Hard Money | Loan Funding
Private money | hard money lenders will keep you advised as this process progresses and you finally fund the loan, the security documents are recorded and the transaction is closed.
First let’s look at the parties involved in the loan funding and closing:
- Seller (for purchase transactions)
- Hard Money Lenders
- Real Estate Agent(s) (for purchase transactions)
- Title Company
- Escrow Company or Settlement Services Provider
Borrower – The individual or legal entity for which the individual has authority to convey property. If an individual is acting on behalf of an entity such as a limited liability company (LLC) or a corporation, they must prepare a resolution granting specific authority to act on behalf of the entity.
Seller – The individual or legal entity from which the borrower is purchasing the property (If applicable).
Hard Money Lenders | Private Money Lenders – The individual or company who matches you up with loan investment . The hardmoney lender (also referred to as a hardmoney broker) manages the borrower’s loan application, processing, underwriting and coordinate your funding of the new note investment.
Real Estate Agent(s) – Licensed agent (also may be an attorney) who represents either the borrower/buyer and/or seller for purposes of sales term negotiations and contract execution. (If applicable)
Title Insurance Company – Provides a preliminary title report on the subject property(ies) offered as collateral for the loan. This report is compiled by searching the county and public records for all information, liens, judgments, easements, etc against the property as well as the borrower and/or seller.
Escrow Company or Settlement Services Provider – A neutral 3rd party that collects and disburses the funds as directed by you, the investor, oversees the final signing of all applicable deeds and loan documents and document recording with the appropriate county office. In most western states this is a separate department of the title company and the services are performed by an escrow officer. In the eastern half of the US the role of the escrow company is referred to as settlement services and performed or overseen by an attorney.
What happens before the borrower signs loan documents?

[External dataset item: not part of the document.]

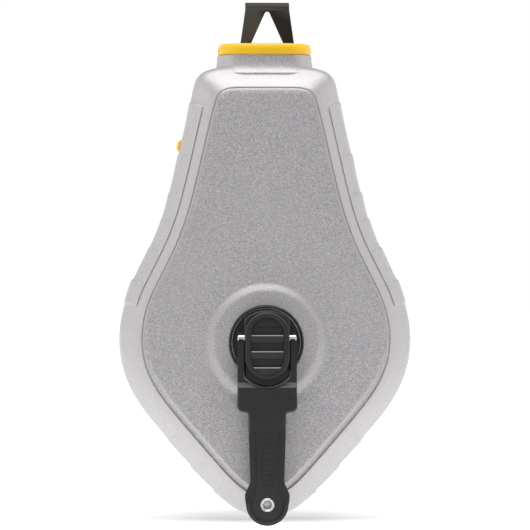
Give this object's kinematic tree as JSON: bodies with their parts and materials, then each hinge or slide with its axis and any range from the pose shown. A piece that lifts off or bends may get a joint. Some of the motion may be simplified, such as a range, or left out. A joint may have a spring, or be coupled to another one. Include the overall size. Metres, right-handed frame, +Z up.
{
  "type": "chalk line reel",
  "caption": "Hand-held chalk line reel: teardrop metal case, folding rewind crank, sliding chalk door and a flat steel end hook on a line that pulls out of the nozzle.",
  "frame": {"origin": "where the reel's axis meets the flat back face of the case", "axes": "+Z up along the case towards the hook, -Y out of the front face through the crank, +X to the right seen from the front"},
  "size_m": [0.1054, 0.0522, 0.1881],
  "materials": {
    "cast_metal": "fine textured silver coating on a die casting",
    "seal_rubber": "matt moulded cord",
    "plated_steel": "zinc plated",
    "yellow_plastic": "moulded, satin to gloss",
    "felt": "dense wool felt",
    "blackened_steel": "black satin coating on sheet steel",
    "braided_line": "braided cord, light chalk dust",
    "black_plastic": "fine moulded texture",
    "gear_plastic": "natural acetal",
    "gear_brass": "turned"
  },
  "bodies": {
    "case": {"front_case": "cast_metal", "rear_case": "cast_metal", "case_gasket": "seal_rubber", "case_screws": "plated_steel", "line_nozzle": "yellow_plastic", "nozzle_wiper": "felt", "line_guide": "black_plastic", "line_run": "braided_line", "door_guide": "black_plastic", "hub_bushing": "black_plastic", "ring_gear": "gear_plastic", "spool_axle": "plated_steel", "thrust_washer": "gear_brass"},
    "hub": {"crank_hub": "black_plastic", "hub_clip": "plated_steel", "crank_pivot_pin": "plated_steel"},
    "dog": {"clutch_dog": "plated_steel"},
    "thumb_slide": {"clutch_slide": "black_plastic"},
    "crank": {"crank_arm": "black_plastic", "knob_rivet": "plated_steel"},
    "knob": {"crank_knob": "black_plastic"},
    "carrier": {"planet_carrier": "black_plastic", "planet_pins": "plated_steel"},
    "planet_a": {"planet_gear_a": "gear_plastic"},
    "planet_b": {"planet_gear_b": "gear_plastic"},
    "planet_c": {"planet_gear_c": "gear_plastic"},
    "spool": {"chalk_spool": "black_plastic", "sun_gear": "gear_brass", "line_winding": "braided_line"},
    "hook": {"line_hook": "blackened_steel", "hook_clip": "plated_steel", "line_leader": "braided_line"},
    "door": {"fill_door": "yellow_plastic"}
  },
  "joints": [
    {"name": "crank_spin", "type": "hinge", "parent": "case", "child": "hub", "pos_m": [0, -0.04, 0], "axis": [0, -1, 0], "continuous": true},
    {"name": "crank_fold", "type": "hinge", "parent": "hub", "child": "crank", "pos_m": [0, -0.0475, 0.0018], "axis": [-1, 0, 0], "range_deg": [0, 180]},
    {"name": "knob_spin", "type": "hinge", "parent": "crank", "child": "knob", "pos_m": [0, -0.045, -0.0572], "axis": [0, -1, 0], "continuous": true},
    {"name": "clutch_slide_travel", "type": "slide", "parent": "hub", "child": "thumb_slide", "axis": [0, 0, -1], "range_m": [0, 0.002]},
    {"name": "clutch_dog_lift", "type": "slide", "parent": "hub", "child": "dog", "axis": [0, -1, 0], "range_m": [0, 0.0011]},
    {"name": "carrier_spin", "type": "hinge", "parent": "case", "child": "carrier", "pos_m": [0, -0.037, 0], "axis": [0, -1, 0], "continuous": true},
    {"name": "planet_a_spin", "type": "hinge", "parent": "carrier", "child": "planet_a", "pos_m": [0, -0.0335, 0.0135], "axis": [0, -1, 0], "continuous": true},
    {"name": "planet_b_spin", "type": "hinge", "parent": "carrier", "child": "planet_b", "pos_m": [-0.01169, -0.0335, -0.00675], "axis": [0, -1, 0], "continuous": true},
    {"name": "planet_c_spin", "type": "hinge", "parent": "carrier", "child": "planet_c", "pos_m": [0.01169, -0.0335, -0.00675], "axis": [0, -1, 0], "continuous": true},
    {"name": "spool_spin", "type": "hinge", "parent": "case", "child": "spool", "pos_m": [0, -0.016, 0], "axis": [0, -1, 0], "continuous": true},
    {"name": "hook_pull", "type": "slide", "parent": "case", "child": "hook", "axis": [0, 0, 1], "range_m": [0, 0.024]},
    {"name": "door_slide", "type": "slide", "parent": "case", "child": "door", "axis": [-0.2334, 0, -0.9724], "range_m": [0, 0.017]}
  ],
  "couplings": [
    {"joint": "carrier_spin", "follows": "crank_spin", "ratio": 1},
    {"joint": "planet_a_spin", "follows": "crank_spin", "ratio": -3},
    {"joint": "planet_b_spin", "follows": "crank_spin", "ratio": -3},
    {"joint": "planet_c_spin", "follows": "crank_spin", "ratio": -3},
    {"joint": "spool_spin", "follows": "crank_spin", "ratio": 4},
    {"joint": "clutch_dog_lift", "follows": "clutch_slide_travel", "ratio": 0.55}
  ]
}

The closing process actually starts back at the beginning of the hard money lending process. The private lender, or sometimes the real estate agents orders title and escrow services and that starts the ball rolling.
The title company:
- gathers information about the borrower and seller (if applicable).
- conducts a search of county records for liens, judgments, easements etc against borrower, seller and/or property.
- creates a preliminary title report that is an offer of title insurance on the property.
The escrow/settlement services company:
- accepts deposits pursuant to purchase contracts.
- reviews organizational documents of any entities involved and determines authorized signers.
- obtains payoffs of existing liens on property.
- obtains rent rolls, leases, service contracts, security deposits, property tax information etc for proration calculations.
- coordinates 1031 Exchange process (if applicable to borrower or seller).
- prepares settlements statements in accordance with your instructions and purchase contract (if applicable) and receives loan document package from the lender.
- coordinates and oversees the actual signing of the documents, or the “loan closing”. Depending on local practices and the seller’s location, the seller may close simultaneously with the borrower or may close separately at a different time and place (if applicable).
What happens after the borrower signs the loan documents?
- The hardmoney lender wires the loan proceeds that you provide to the escrow/settlement services company.
- The escrow/settlement services company records the deed, mortgages, etc with the county.
- The escrow/settlement services company disburses the funds to all appropriate parties.
- The title company issues title insurance policy(ies).
So while signing private money lending closing documents may seem like a quick and final process to your transaction it is actually neither. A large amount of effort goes into getting the loan transaction to the closing table. The loan transaction is complete when the security instrument (e.g. mortgage or trust deed) documents are recorded, and funds are disbursed. The loan funding and closing process varies based on time, state laws, and county processes. As a general rule, most transactions disburse funds within 3 days after loan documents are signed.